You start wondering how to abstract data from the structure.

Think about it: All documents must have the same structure of sorts,

h1, h2, p, h3, p, p, p, ul, h3, h2. You get the idea.

So why not take the data that goes with those sections and abstract them out. The question is, how to do that when we don’t really know what the content is. That get’s us to our new favorite thing at the W3. XML.

XML is a way to abstract the data. It is, in it’s very essence, a tree. A tree that you can navigate, parse, grow, and search. It contains meta data for the data which tells us what the content is. With this wonderful abstraction, can we really abstract all the data from our structure?

This is where we get into something that becomes interesting, and I can kind of see how it works, but I don’t know enough yet. Let me compare it to something else I’ve fallen in love with in the last 2 days. The SQL command JOIN. Join allows you two link two pieces of data that share a column. It’s a little more detailed than that, but that’s all you really need to know. So for example, if table a and table b both have a column called ID, you can link the ID’s together. Very cool huh?

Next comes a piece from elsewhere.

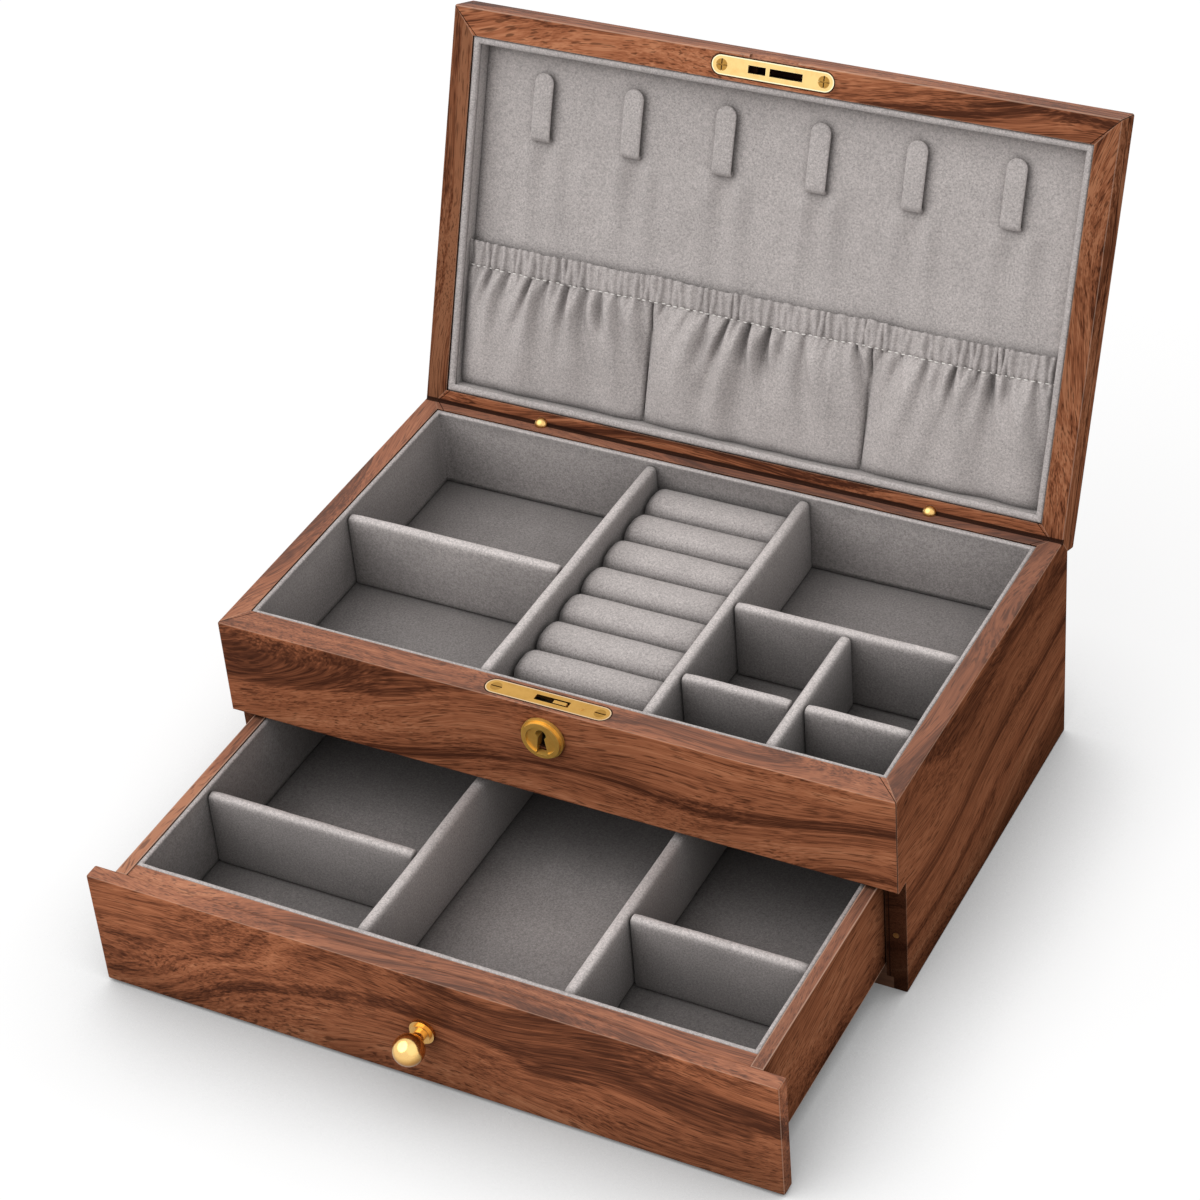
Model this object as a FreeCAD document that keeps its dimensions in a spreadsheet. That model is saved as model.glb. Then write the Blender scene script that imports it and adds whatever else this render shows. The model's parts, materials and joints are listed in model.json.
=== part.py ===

So let’s think about how CSS Joins XHTML. What do they have in common. Well, at it’s heart, CSS and XHTML have nothing in common. They have no linking point. That is, until you specify the first part of it.

What good would CSS do us if we just had:

border: 1px solid;

none, but what if we do this instead:

h1 {
border: 1px solid;
}

Then we know what to link it to in the document. So then the next question is, how do we link the data with the structure? First instinct tells you to do the same thing… But you run into an issue. Your issue is, your content looks EXACTLY like your structured document would. Why is that? Because really, XHTML is a form of XML with a certain namespace. If your having trouble with those terms, check out the w3.

So… the question then becomes, what really is content. And that is what I’m still working on. Globality, speed, and ease of use is our goal. DOM_XML here we come.

So that’s where we are… What is content…

In other news: I discovered a bug in my graph again today. It’s amazing how after using something so long, you don’t find the problem with it till later. It turned out that a majority of my bandwidth was coming from a module file that the image was calling. Why? Because everytime the image needed a smile, it would summon (via apache) the smile it needed. What it should have been doing is calling a function inside itself that loaded the smile. That’s what it does now, and hopefully that will save on the number 1 bandwidth user here on Rinse First.

Congrats goes out to Alex who got more linkage today.

Well, that’s all for me tonight. It’s been a great night!